La CNIL, dans son guide sur le télétravail publié en novembre 2020, a souligné que certaines pratiques sont interdites, comme :

  • La surveillance vidéo ou audio constante des salariés.
  • L’utilisation de logiciels de partage d’écran ou de keyloggers sans l’information préalable et sans justification.

Droits du salarié en télétravail : protection de la vie privée

Le télétravailleur bénéficie des mêmes protections que les salariés travaillant sur site en matière de respect de la vie privée. Le droit à la déconnexion, par exemple, garantit que l’employeur ne peut pas exiger du salarié qu’il reste constamment disponible en dehors des heures de travail définies.

De plus, la messagerie personnelle d’un salarié est protégée, même si elle est consultée depuis un ordinateur professionnel. Les courriels marqués "personnel" ne peuvent être lus par l’employeur, conformément à la jurisprudence de la Cour de cassation.

Que risque un employeur en cas de surveillance abusive ?

Si un employeur dépasse les limites légales dans la surveillance des salariés, il s’expose à des sanctions. En cas de non-respect du RGPD, la CNIL peut infliger des amendes allant jusqu’à 10 millions d’euros ou 2 % du chiffre d’affaires annuel de l’entreprise.

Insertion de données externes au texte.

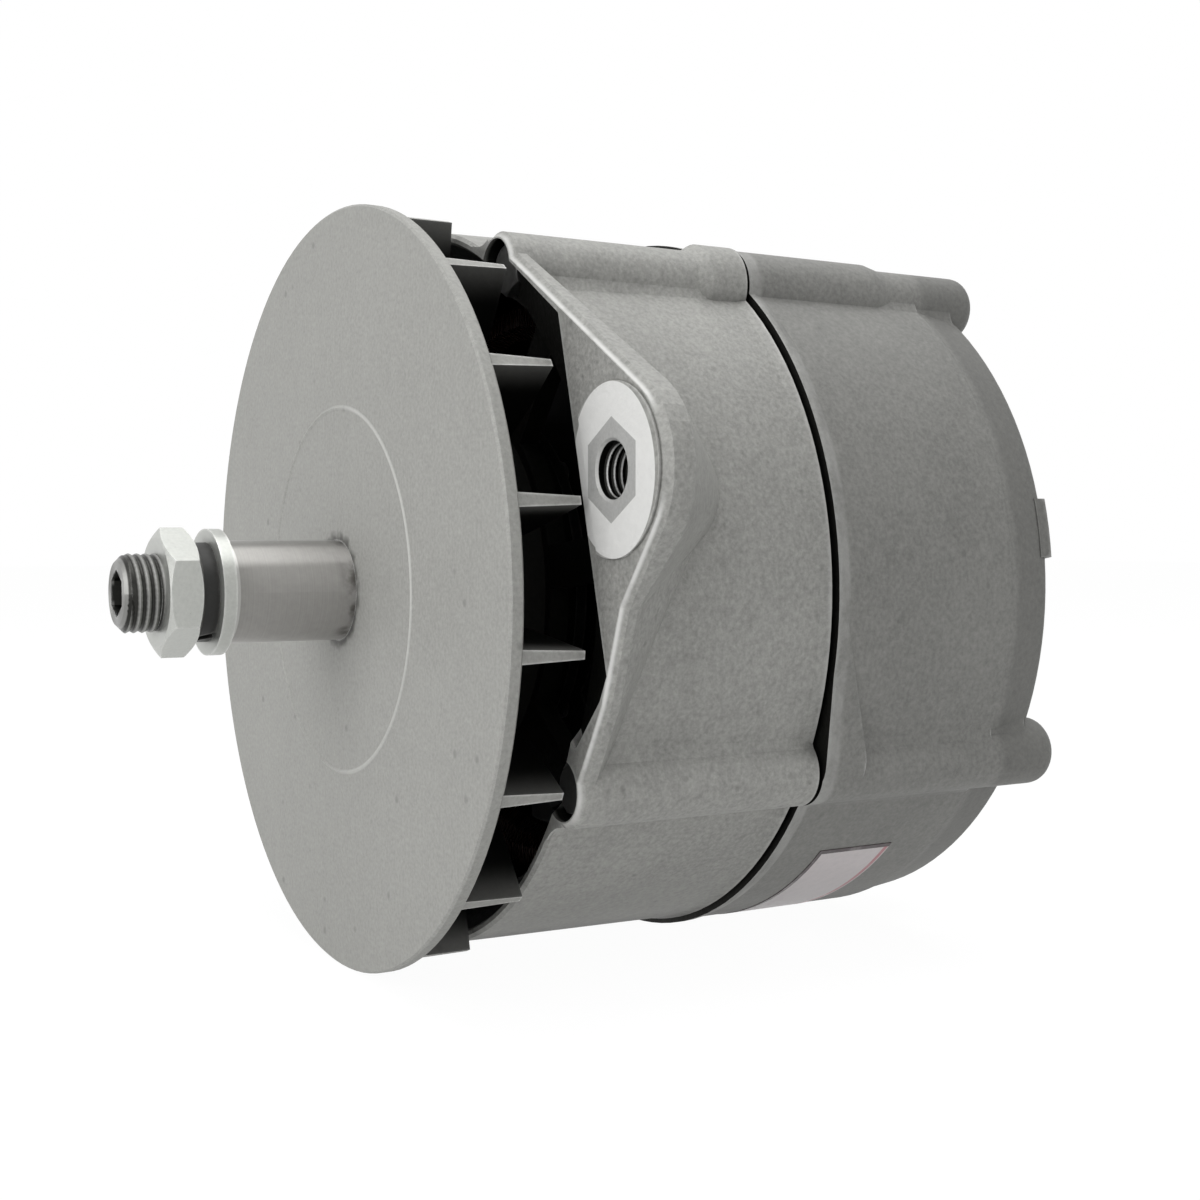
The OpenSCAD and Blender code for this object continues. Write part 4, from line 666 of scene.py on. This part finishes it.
def wind_profile(piece, axis, rise, turns, steps):
    """Winds a flat profile up into a helix about an axis."""
    wind = piece.modifiers.new("Wind", "SCREW")
    wind.axis = axis
    wind.screw_offset = rise
    wind.iterations = turns
    wind.steps = steps
    wind.render_steps = steps
    wind.use_merge_vertices = False
    bpy.ops.object.modifier_apply(modifier=wind.name)


def close_ends(corners, smooth):
    """Closes both ends of a wound piece, turns its faces outwards and smooths edges up to an angle."""
    bpy.ops.object.mode_set(mode="EDIT")
    bpy.ops.mesh.select_all(action="SELECT")
    bpy.ops.mesh.fill_holes(sides=corners)
    bpy.ops.mesh.select_all(action="SELECT")
    bpy.ops.mesh.normals_make_consistent(inside=False)
    bpy.ops.object.mode_set(mode="OBJECT")
    bpy.ops.object.shade_smooth_by_angle(angle=math.radians(smooth))


def thread_ridge(name, centre, radius, pitch, start, end, body, material,
                 inward=False, bevel=0.0):
    """A helical ridge from start to end, on a rod or in a hole, cut down where the rod's end is bevelled."""
    side = -1 if inward else 1
    root = radius - side * RIDGE_SINK
    crest = radius + side * RIDGE_HEIGHT * pitch
    start_piece()
    bpy.ops.mesh.primitive_circle_add(vertices=3, radius=pitch / 2, fill_type="NGON", location=(0, 0, 0))
    piece = bpy.context.object
    bpy.ops.object.mode_set(mode="EDIT")
    bpy.ops.mesh.select_all(action="SELECT")
    bpy.ops.mesh.delete(type="ONLY_FACE")
    bpy.ops.object.mode_set(mode="OBJECT")
    corners = ((root, -RIDGE_BASE * pitch), (crest, 0.0), (root, RIDGE_BASE * pitch))
    for vertex, (away, along) in zip(piece.data.vertices, corners):
        vertex.co = Vector((away, along, 0))
    wind_profile(piece, "Y", pitch, max(1, round((end - start) / pitch)), THREAD_STEPS)
    # The ridge runs out over a part of a turn at each end
    last = len(piece.data.vertices) // 3 - 1
    for index, vertex in enumerate(piece.data.vertices):
        step = index // 3
        share = min(1.0, (1 + step) / RUN_OUT, (1 + last - step) / RUN_OUT)
        away = math.hypot(vertex.co.x, vertex.co.z)
        wanted = root + (away - root) * share - max(0.0, bevel - pitch / 2 - vertex.co.y)
        vertex.co.x *= wanted / away
        vertex.co.z *= wanted / away
    close_ends(3, 35)
    piece.location = (centre[0], start + pitch / 2, centre[2])
    finish_piece(piece, name, body, material)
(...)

L'article 226-1 du Code pénal punit également la surveillance illégale de la vie privée d'un salarié par une peine d'un an de prison et 45 000 € d’amende. De plus, si le salarié prouve que la surveillance abusive a affecté ses conditions de travail ou mené à un licenciement injustifié, il peut demander des dommages et intérêts devant les prud’hommes.

Conclusion

En résumé, oui, votre employeur peut surveiller votre activité en télétravail, mais cette surveillance doit respecter des règles strictes de transparence et de proportionnalité. Les droits du salarié à la vie privée doivent être protégés, et tout manquement à ces obligations peut entraîner de lourdes sanctions pour l’employeur. Il est donc essentiel que les employeurs trouvent un juste équilibre entre contrôle et respect des libertés individuelles.